New York, Feb. 9 – Amer Sports Inc. downsized its U.S. seven-year term loan B to $500 million from $600 million and upsized its euro seven-year term loan B to €700 million from €600 million, according to a market source.

Pricing on the U.S. term loan is SOFR plus 325 basis points with a 0% floor and an original issue discount of 99.5, and pricing on the euro term loan is Euribor plus 350 bps with a 25 bps step-down at corporate ratings of Ba3/BB-, a 0% floor and a par issue price.

The term loans have 101 soft call protection for six months.

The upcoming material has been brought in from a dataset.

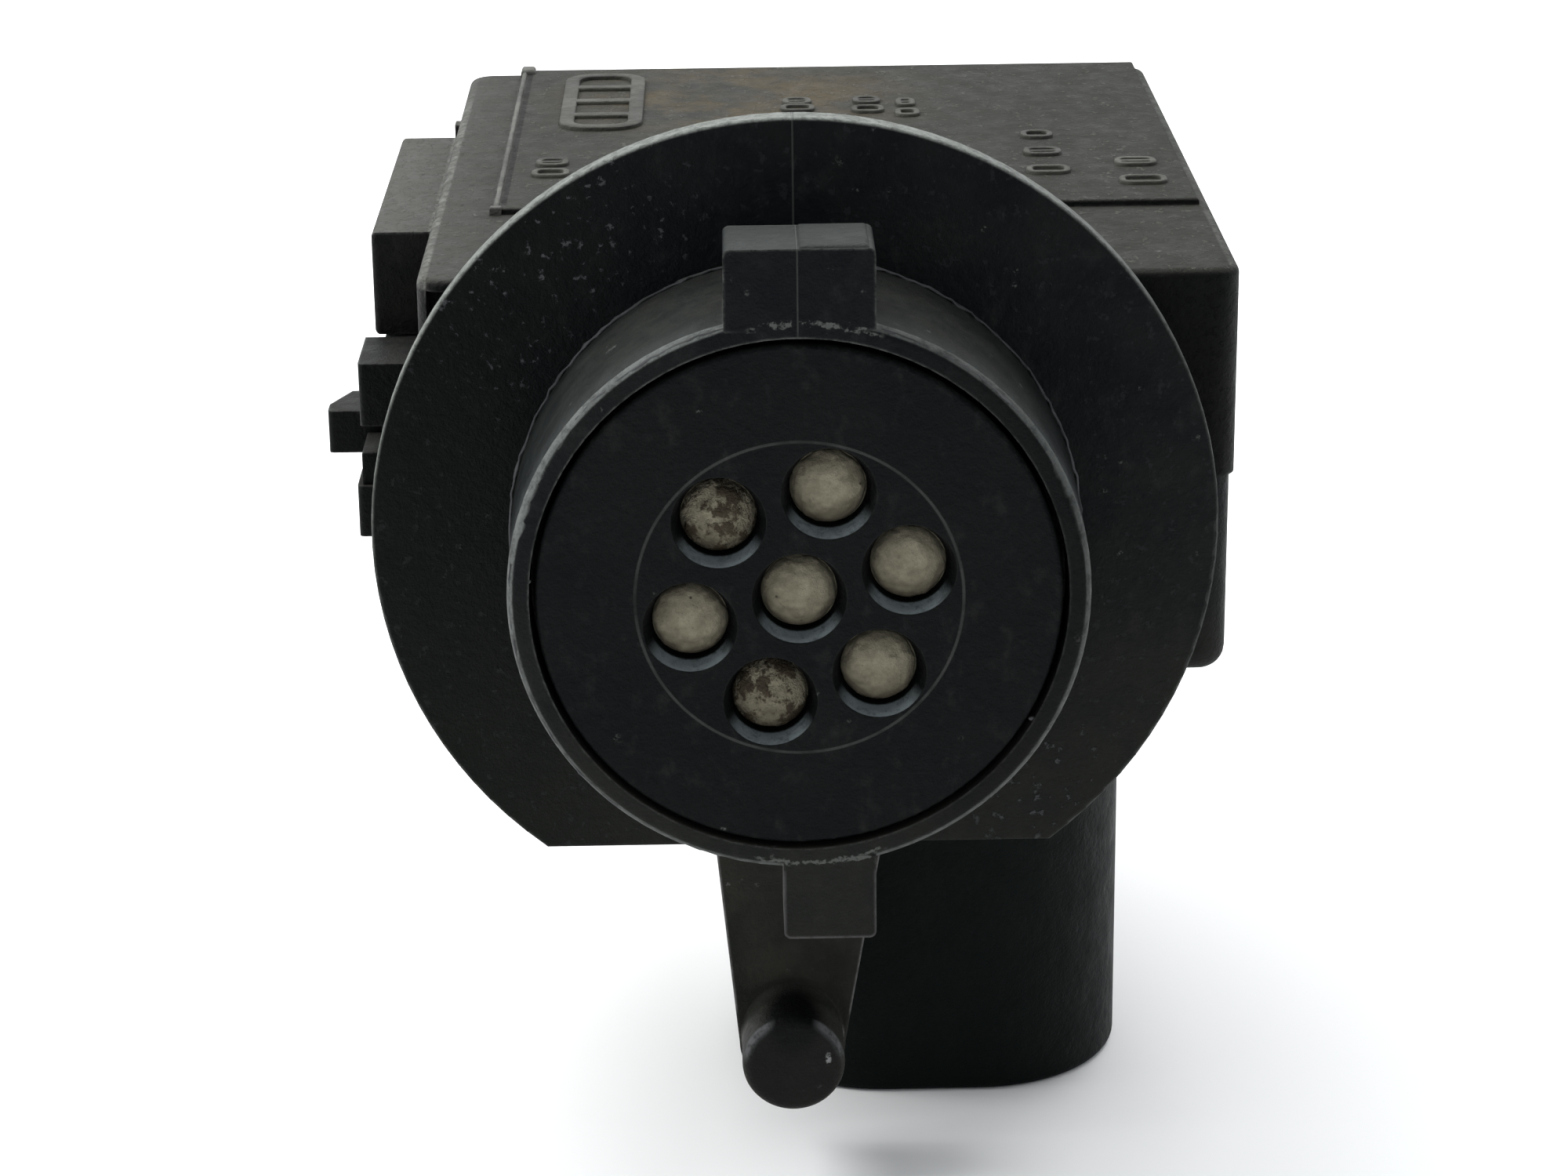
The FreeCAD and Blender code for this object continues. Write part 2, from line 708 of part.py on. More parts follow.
def make_sensor_element():
    """The metal can with its screen, its base with the chip, and its four leads."""
    inner = "can_radius - can_wall"
    make_turned("sensor_can", [
        ("3", "-can_front"),
        ("can_radius", "-can_front"),
        ("can_radius", "-can_back"),
        (inner, "-can_back"),
        (inner, "-can_front + can_wall"),
        ("3", "-can_front + can_wall"),
    ])
    sub_part(cylinder("screen_disc", inner + " - 0.03", "0.15", y="-can_front + can_wall",
                      along="y"), "sensor_screen")
    sub_part(cylinder("header_disc", "header_radius", "header_thick", y="-can_back", along="y"),
             "sensor_header")
    sub_part(box("chip_block", ("-1.1", "1.1"), ("-can_back - 0.7", "-can_back"), ("-1.1", "1.1")),
             "sensor_chip")
    leads = []
    for turn in range(4):
        x, z = lead_place(turn)
        leads.append(cylinder("sensor_lead_%d" % turn, "lead_radius",
                              "can_back - header_thick + shoulder_depth + 0.6",
                              x, "header_thick - can_back", z, along="y"))
    sub_part(group("sensor_lead_group", leads), "sensor_leads")


def lead_place(turn):
    """Where a lead of the sensing element stands, as x and z."""
    angle = "%d * 90 + 45" % turn
    return "lead_circle * cos(%s)" % angle, "lead_circle * sin(%s)" % angle


def make_sensor_board():
    """The round circuit board that lies against the shoulder behind the holder."""
    body = new_body("sensor_board")
    disc = new_sketch(body, "XZ_Plane", "sensor_board_outline")
    add_circle(disc, "0", "0", "sensor_board_radius")
    pad(body, disc, "sensor_board_disc", "shoulder_depth", backwards=True)
    holes = new_sketch(body, "XZ_Plane", "sensor_board_holes")
    for turn in range(4):
        x, z = lead_place(turn)
        add_circle(holes, x, z, "lead_radius + 0.06")
    for x in link_places():
        add_circle(holes, x, "-link_drop", "link_half * 1.42 + 0.05")
    pocket(body, holes, "sensor_board_drilling", "shoulder_depth")


def link_places():
    return ["%d * link_pitch - 1.5 * link_pitch" % index for index in range(4)]


def make_link_pins():
    """Four square pins that lead back from the sensor board and up through the main board."""
    pins = []
    for index, x in enumerate(link_places()):
        across = ("%s - link_half" % x, "%s + link_half" % x)
        along_y = box("link_run_%d" % index, across, ("0", "link_rise + link_half"),
                      ("-link_drop - link_half", "-link_drop + link_half"))
        upright = box("link_riser_%d" % index, across,
                      ("link_rise - link_half", "link_rise + link_half"),
                      ("-link_drop - link_half", "-board_top + 0.7"))
        pins.append(fuse("link_pin_%d" % index, [along_y, upright]))
    sub_part(group("link_pin_group", pins), "link_pins")


# ---------------------------------------------------------------- main board and its parts

def make_main_board():
    """The main circuit board, drilled for the posts, the link pins and the terminals."""
    body = new_body("main_board")
    outline = new_sketch(body, "XY_Plane", "board_outline", "-board_top - board_thick")
    add_rectangle(outline, "-box_left + board_margin", "box_front + board_margin",
                  "box_right - board_margin", "box_back - board_margin")
    pad(body, outline, "board_sheet", "board_thick")
    holes = new_sketch(body, "XY_Plane", "board_holes", "-board_top")
    for x, y in post_places():
        add_circle(holes, x, y, "stake_radius + 0.05")
    for x in link_places():
        add_circle(holes, x, "link_rise", "link_half * 1.42 + 0.05")
    for x in terminal_places():
        add_rectangle(holes, x + " - tail_width / 2 - 0.05", "shroud_y - blade_thick / 2 - 0.05",
                      x + " + tail_width / 2 + 0.05", "shroud_y + blade_thick / 2 + 0.05")
    pocket(body, holes, "board_drilling", "board_thick")


def terminal_places():
    return ["shroud_x + %d * pin_pitch" % step for step in (-1, 0, 1)]


def on_board(name, x, y, size_x, size_y, height, lift=0):
    """A plain component on the main board, given by its middle and size."""
    return box(name, ("%s - %s / 2" % (x, size_x), "%s + %s / 2" % (x, size_x)),
               ("%s - %s / 2" % (y, size_y), "%s + %s / 2" % (y, size_y)),
               ("-board_top + %s" % lift, "-board_top + %s + %s" % (lift, height)))


def make_microcontroller(x, y, side, leads_per_side):
    sub_part(on_board("controller_body", x, y, side, side, 1.4, 0.1), "microcontroller")
    leads = []
    for index in range(leads_per_side):
        along = (index - (leads_per_side - 1) / 2) * 0.8
        reach = side / 2 + 0.5
        for number_of_side, (dx, dy) in enumerate([(reach, along), (-reach, along),
                                                   (along, reach), (along, -reach)]):
            size = (1.0, 0.3) if abs(dx) == reach else (0.3, 1.0)
            leads.append(on_board("controller_lead_%d_%d" % (index, number_of_side), x + dx, y + dy,
                                  size[0], size[1], 0.5))
    sub_part(group("controller_lead_group", leads), "microcontroller_leads")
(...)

Previously in syndication, pricing on the U.S. term loan firmed at the low end of the SOFR plus 325 bps to 350 bps talk and the discount was changed from 99. Also, pricing on the euro term loan was set at the low end of the Euribor plus 350 bps to 375 bps talk, the step-down was added and the issue price was tightened from 99.5.

JPMorgan Chase Bank and Goldman Sachs are joint bookrunners on the deal. JPMorgan is the agent.

Proceeds will be used with $800 million of senior secured notes, upsized from $600 million, to refinance existing debt, for general corporate purposes and to pay related fees and expenses.

Amer Sports is a sports and outdoor apparel, footwear, equipment, protective gear and accessories company.